**WHAT IS EXPECTED**
Reproduce the listing below without any change.

'''

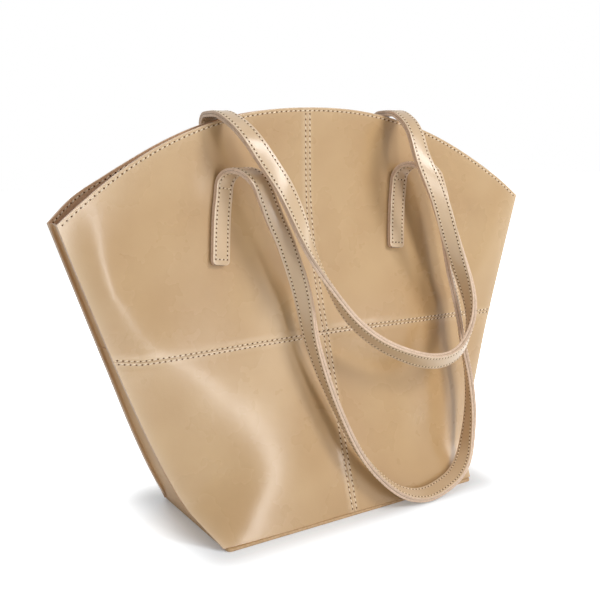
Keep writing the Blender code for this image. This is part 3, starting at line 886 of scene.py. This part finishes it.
def end_middle_x(side, hand, share):
    """Middle of a sewn end, share 0 at the bottom and 1 at the top."""
    return ENDS_MIDDLE_X[side] + hand * ENDS_APART[side] / 2 + END_LEAN[side] * (share - 1)


def backing_patch(side, hand):
    """Leather patch glued inside a wall behind a sewn handle end."""
    half = STRAP_WIDTH / 2 + BACKING_MARGIN
    low, high = END_TOP - END_LENGTH - BACKING_MARGIN, END_TOP + BACKING_MARGIN

    def place(share, up):
        x = end_middle_x(side, hand, up) + between(-half, half, share)
        point, out = wall_at(side, x, between(low, high, up))
        return point - out * (LEATHER + GUSSET_GAP / 2), np.zeros_like(up)

    node = f"{SIDE_NAMES[side]}_{HAND_NAMES[hand]}_handle_backing"
    size = (BACKING_COLUMNS, BACKING_ROWS)
    finishes = (suede_painted_paler, suede_painted_paler, cut_edge)
    obj = sheet(node + "_leather", *size, place, side == BACK, BACKING_THICKNESS, *finishes)
    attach(obj, "bag")
    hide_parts(node)


# The course of a handle

def sewn_end_course(side, hand, surface=skin):
    """Middle line of a sewn end from bottom to top, with the direction that its outer face looks."""
    share = np.linspace(0, 1, END_POINTS + 1)
    z = between(END_TOP - END_LENGTH, END_TOP, share)
    point, out = wall_at(side, end_middle_x(side, hand, share), z, surface)
    return [(Vector(p + o * STAND_OFF), Vector(o)) for p, o in zip(point, out)]


def front_bend_course(hand):
    """From the top of a sewn end forward and down in a half circle."""
    start = sewn_end_course(FRONT, hand, form)[-1][0]
    centre = Vector((start.x, start.y - FRONT_BEND_RADIUS, start.z))
    drift = FRONT_BEND_DRIFT[hand]
    arc = math.pi * FRONT_BEND_RADIUS
    slope_in = END_LEAN[FRONT] / END_LENGTH * arc
    slope_out = FRONT_LEG_SLOPE[hand] * arc
    course = []
    for i in range(1, FRONT_BEND_POINTS + 1):
        share = i / FRONT_BEND_POINTS
        out = Vector((0, math.cos(math.pi * share), math.sin(math.pi * share)))
        shift = drift * float(smooth_share(share))
        shift += slope_in * share * (1 - share) ** 2 - slope_out * share**2 * (1 - share)
        course.append((centre + out * FRONT_BEND_RADIUS + Vector((shift, 0, 0)), -out))
    return course


def over_mouth_height(hand):
    """Height of the strap's middle where it crosses both mouth edges."""
    nearest = abs(end_middle_x(BACK, hand, 1.0)) - STRAP_WIDTH / 2
    return float(top_height(nearest / half_width(1.0))) + MOUTH_CLEARANCE + STRAP_LAYER + GAP / 2


def back_bend_course(hand):
    """From the top of a sewn end up behind the back wall, over both mouth edges and down in front."""
    start = sewn_end_course(BACK, hand, form)[-1][0]
    x, y = start.x, start.y + RISER_CLEARANCE
    high = over_mouth_height(hand)
    drop = high - over_mouth_height(LEFT) + BACK_BEND_DROP
    drift = BACK_BEND_DRIFT[hand]
    turn_z = high - BACK_BEND_RADIUS
    course = []
    for i in range(1, RISER_POINTS):
        z = between(END_TOP, turn_z, i / RISER_POINTS)
        away = RISER_CLEARANCE * min(i / RISER_EASE_POINTS, 1)
        course.append((Vector((x, y - RISER_CLEARANCE + away, z)), Vector((0, 1, 0))))
    for i in range(MOUTH_TURN_POINTS + 1):
        angle = math.pi / 2 * i / MOUTH_TURN_POINTS
        out = Vector((0, math.cos(angle), math.sin(angle)))
        course.append((Vector((x, y - BACK_BEND_RADIUS, turn_z)) + out * BACK_BEND_RADIUS, out))
    course.append((Vector((x, (y - BACK_BEND_RADIUS) / 2, high)), Vector((0, 0, 1))))
    for i in range(FRONT_TURN_POINTS + 1):
        angle = math.pi / 2 * i / FRONT_TURN_POINTS
        fallen = 1 - math.cos(angle)
        place = Vector((x + drift * fallen, -BACK_BEND_REACH * math.sin(angle), high - drop * fallen))
        look = Vector((0, -drop * math.sin(angle), BACK_BEND_REACH * math.cos(angle)))
        course.append((place, look.normalized()))
    return course


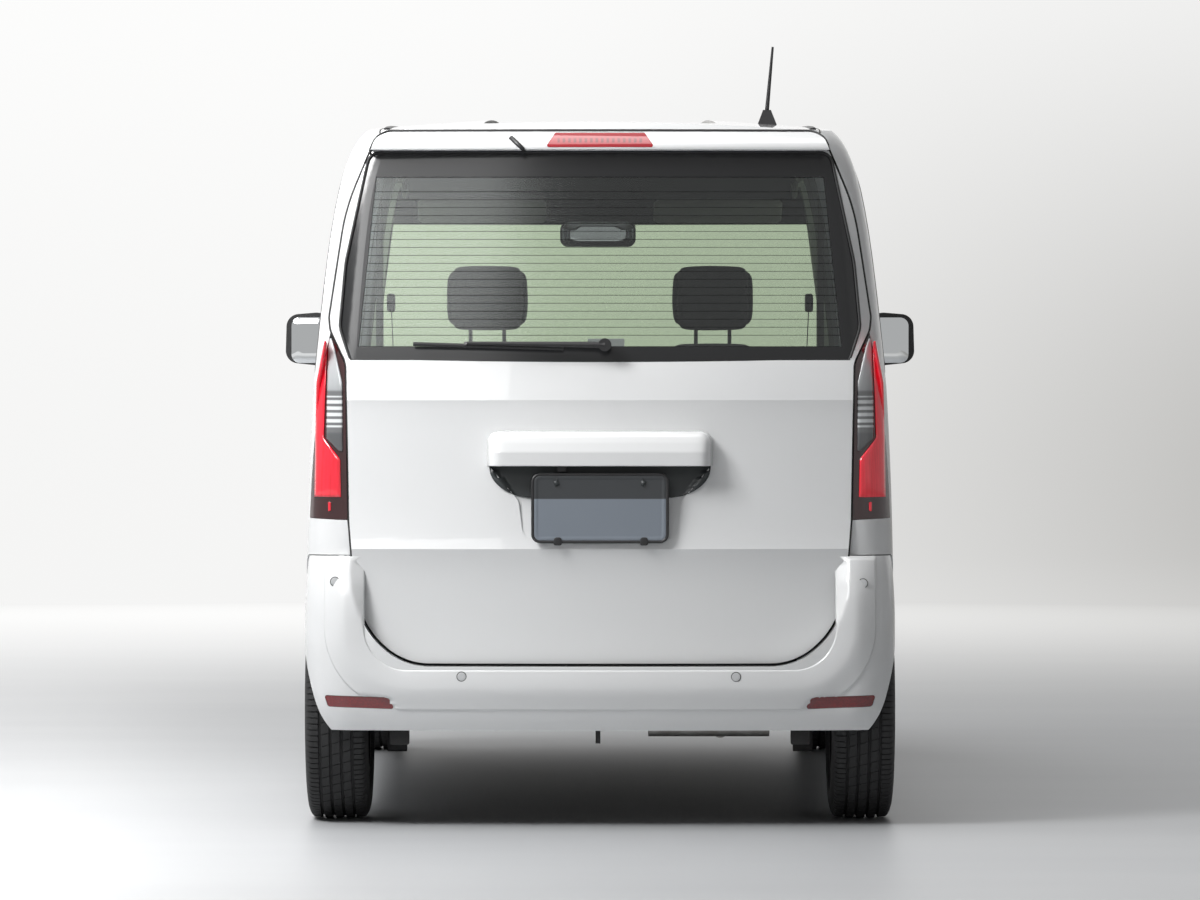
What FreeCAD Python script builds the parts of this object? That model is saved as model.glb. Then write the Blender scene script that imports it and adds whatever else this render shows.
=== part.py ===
"""Tall-wagon kei car with a hinged tailgate, sliding rear doors and steered front wheels.

Frame: +Z up, +Y forward, +X to the car's right. The origin is on the ground under the
middle of the body. The body shell comes from one tapering envelope, which is offset
inwards for the depth of each panel and cut along the panel gaps.
"""
import FreeCAD, Part
import math
import os
import Sketcher

V = FreeCAD.Vector
doc = FreeCAD.newDocument("kei_car")

# Driving dimensions in millimetres
DIMENSIONS = [
    ("overall_length", 3395),
    ("overall_width", 1475),
    ("overall_height", 1790),
    ("wheelbase", 2520),
    ("rear_overhang", 395),
    ("track", 1305),
    ("sill_height", 195),
    ("belt_height", 1085),
    ("tyre_radius", 278.5),
    ("tyre_width", 157),
    ("rim_radius", 178),
    ("flange_radius", 190),
    ("flange_width", 140),
    ("window_inner_radius", 98),
    ("window_outer_radius", 151),
    ("window_count", 10),
    ("stub_radius", 20),
    ("stub_clearance", 0.5),
    ("front_arch_radius", 325),
    ("rear_arch_radius", 320),
    ("wheelhouse_wall", 8),
    ("panel_gap", 5),
    ("door_skin", 46),
    ("door_depth", 80),
    ("frame_depth", 90),
    ("frame_step", 52),
    ("seal_overlap", 25),
    ("tail_overlap", 34),
    ("seal_gap", 6),
    ("bumper_wall", 34),
    ("fender_wall", 26),
    ("hood_wall", 22),
    ("roof_wall", 34),
    ("roof_edge", 545),
    ("roof_channel", 290),
    ("channel_depth", 10),
    ("glass_inset", 3),
    ("glass_wall", 5),
    ("glass_bed", 0.6),
    ("lamp_depth", 38),
    ("floor_height", 330),
    ("cargo_height", 500),
    ("floor_wall", 30),
    ("bulkhead_y", 905),
    ("seat_spacing", 302),
    ("seat_width", 490),
    ("handle_length", 176),
    ("steering_wheel_radius", 180),
    ("kingpin_low_x", 585),
    ("kingpin_high_x", 500),
    ("plate_width", 330),
    ("plate_height", 165),
    ("mirror_span", 1790),
    ("antenna_length", 195),
    ("tow_eye_radius", 13),
]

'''

**TASK SOLUTION**
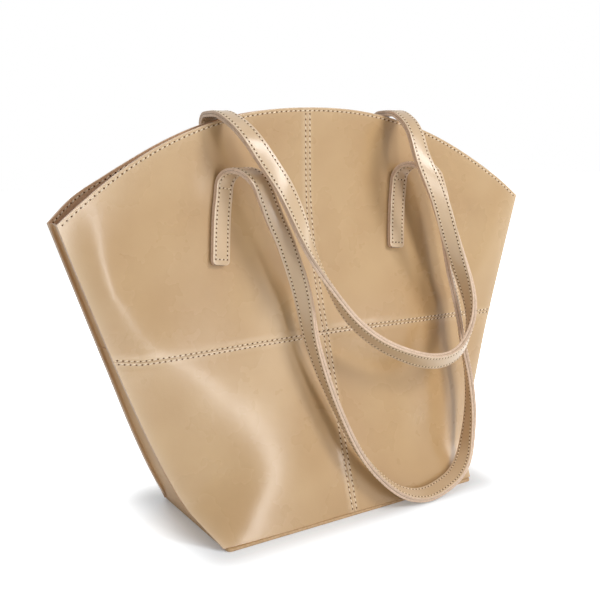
Keep writing the Blender code for this image. This is part 3, starting at line 886 of scene.py. This part finishes it.
def end_middle_x(side, hand, share):
    """Middle of a sewn end, share 0 at the bottom and 1 at the top."""
    return ENDS_MIDDLE_X[side] + hand * ENDS_APART[side] / 2 + END_LEAN[side] * (share - 1)


def backing_patch(side, hand):
    """Leather patch glued inside a wall behind a sewn handle end."""
    half = STRAP_WIDTH / 2 + BACKING_MARGIN
    low, high = END_TOP - END_LENGTH - BACKING_MARGIN, END_TOP + BACKING_MARGIN

    def place(share, up):
        x = end_middle_x(side, hand, up) + between(-half, half, share)
        point, out = wall_at(side, x, between(low, high, up))
        return point - out * (LEATHER + GUSSET_GAP / 2), np.zeros_like(up)

    node = f"{SIDE_NAMES[side]}_{HAND_NAMES[hand]}_handle_backing"
    size = (BACKING_COLUMNS, BACKING_ROWS)
    finishes = (suede_painted_paler, suede_painted_paler, cut_edge)
    obj = sheet(node + "_leather", *size, place, side == BACK, BACKING_THICKNESS, *finishes)
    attach(obj, "bag")
    hide_parts(node)


# The course of a handle

def sewn_end_course(side, hand, surface=skin):
    """Middle line of a sewn end from bottom to top, with the direction that its outer face looks."""
    share = np.linspace(0, 1, END_POINTS + 1)
    z = between(END_TOP - END_LENGTH, END_TOP, share)
    point, out = wall_at(side, end_middle_x(side, hand, share), z, surface)
    return [(Vector(p + o * STAND_OFF), Vector(o)) for p, o in zip(point, out)]


def front_bend_course(hand):
    """From the top of a sewn end forward and down in a half circle."""
    start = sewn_end_course(FRONT, hand, form)[-1][0]
    centre = Vector((start.x, start.y - FRONT_BEND_RADIUS, start.z))
    drift = FRONT_BEND_DRIFT[hand]
    arc = math.pi * FRONT_BEND_RADIUS
    slope_in = END_LEAN[FRONT] / END_LENGTH * arc
    slope_out = FRONT_LEG_SLOPE[hand] * arc
    course = []
    for i in range(1, FRONT_BEND_POINTS + 1):
        share = i / FRONT_BEND_POINTS
        out = Vector((0, math.cos(math.pi * share), math.sin(math.pi * share)))
        shift = drift * float(smooth_share(share))
        shift += slope_in * share * (1 - share) ** 2 - slope_out * share**2 * (1 - share)
        course.append((centre + out * FRONT_BEND_RADIUS + Vector((shift, 0, 0)), -out))
    return course


def over_mouth_height(hand):
    """Height of the strap's middle where it crosses both mouth edges."""
    nearest = abs(end_middle_x(BACK, hand, 1.0)) - STRAP_WIDTH / 2
    return float(top_height(nearest / half_width(1.0))) + MOUTH_CLEARANCE + STRAP_LAYER + GAP / 2


def back_bend_course(hand):
    """From the top of a sewn end up behind the back wall, over both mouth edges and down in front."""
    start = sewn_end_course(BACK, hand, form)[-1][0]
    x, y = start.x, start.y + RISER_CLEARANCE
    high = over_mouth_height(hand)
    drop = high - over_mouth_height(LEFT) + BACK_BEND_DROP
    drift = BACK_BEND_DRIFT[hand]
    turn_z = high - BACK_BEND_RADIUS
    course = []
    for i in range(1, RISER_POINTS):
        z = between(END_TOP, turn_z, i / RISER_POINTS)
        away = RISER_CLEARANCE * min(i / RISER_EASE_POINTS, 1)
        course.append((Vector((x, y - RISER_CLEARANCE + away, z)), Vector((0, 1, 0))))
    for i in range(MOUTH_TURN_POINTS + 1):
        angle = math.pi / 2 * i / MOUTH_TURN_POINTS
        out = Vector((0, math.cos(angle), math.sin(angle)))
        course.append((Vector((x, y - BACK_BEND_RADIUS, turn_z)) + out * BACK_BEND_RADIUS, out))
    course.append((Vector((x, (y - BACK_BEND_RADIUS) / 2, high)), Vector((0, 0, 1))))
    for i in range(FRONT_TURN_POINTS + 1):
        angle = math.pi / 2 * i / FRONT_TURN_POINTS
        fallen = 1 - math.cos(angle)
        place = Vector((x + drift * fallen, -BACK_BEND_REACH * math.sin(angle), high - drop * fallen))
        look = Vector((0, -drop * math.sin(angle), BACK_BEND_REACH * math.cos(angle)))
        course.append((place, look.normalized()))
    return course


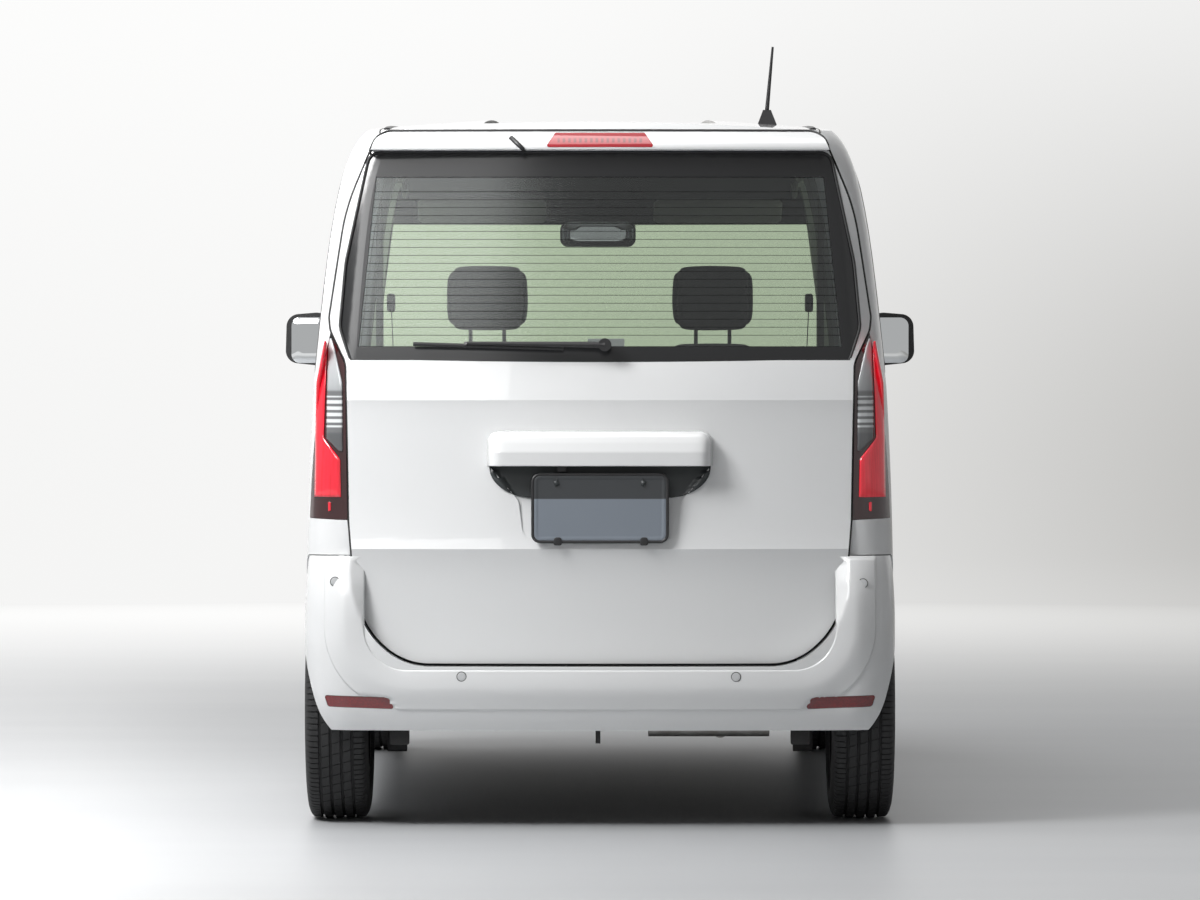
What FreeCAD Python script builds the parts of this object? That model is saved as model.glb. Then write the Blender scene script that imports it and adds whatever else this render shows.
=== part.py ===
"""Tall-wagon kei car with a hinged tailgate, sliding rear doors and steered front wheels.

Frame: +Z up, +Y forward, +X to the car's right. The origin is on the ground under the
middle of the body. The body shell comes from one tapering envelope, which is offset
inwards for the depth of each panel and cut along the panel gaps.
"""
import FreeCAD, Part
import math
import os
import Sketcher

V = FreeCAD.Vector
doc = FreeCAD.newDocument("kei_car")

# Driving dimensions in millimetres
DIMENSIONS = [
    ("overall_length", 3395),
    ("overall_width", 1475),
    ("overall_height", 1790),
    ("wheelbase", 2520),
    ("rear_overhang", 395),
    ("track", 1305),
    ("sill_height", 195),
    ("belt_height", 1085),
    ("tyre_radius", 278.5),
    ("tyre_width", 157),
    ("rim_radius", 178),
    ("flange_radius", 190),
    ("flange_width", 140),
    ("window_inner_radius", 98),
    ("window_outer_radius", 151),
    ("window_count", 10),
    ("stub_radius", 20),
    ("stub_clearance", 0.5),
    ("front_arch_radius", 325),
    ("rear_arch_radius", 320),
    ("wheelhouse_wall", 8),
    ("panel_gap", 5),
    ("door_skin", 46),
    ("door_depth", 80),
    ("frame_depth", 90),
    ("frame_step", 52),
    ("seal_overlap", 25),
    ("tail_overlap", 34),
    ("seal_gap", 6),
    ("bumper_wall", 34),
    ("fender_wall", 26),
    ("hood_wall", 22),
    ("roof_wall", 34),
    ("roof_edge", 545),
    ("roof_channel", 290),
    ("channel_depth", 10),
    ("glass_inset", 3),
    ("glass_wall", 5),
    ("glass_bed", 0.6),
    ("lamp_depth", 38),
    ("floor_height", 330),
    ("cargo_height", 500),
    ("floor_wall", 30),
    ("bulkhead_y", 905),
    ("seat_spacing", 302),
    ("seat_width", 490),
    ("handle_length", 176),
    ("steering_wheel_radius", 180),
    ("kingpin_low_x", 585),
    ("kingpin_high_x", 500),
    ("plate_width", 330),
    ("plate_height", 165),
    ("mirror_span", 1790),
    ("antenna_length", 195),
    ("tow_eye_radius", 13),
]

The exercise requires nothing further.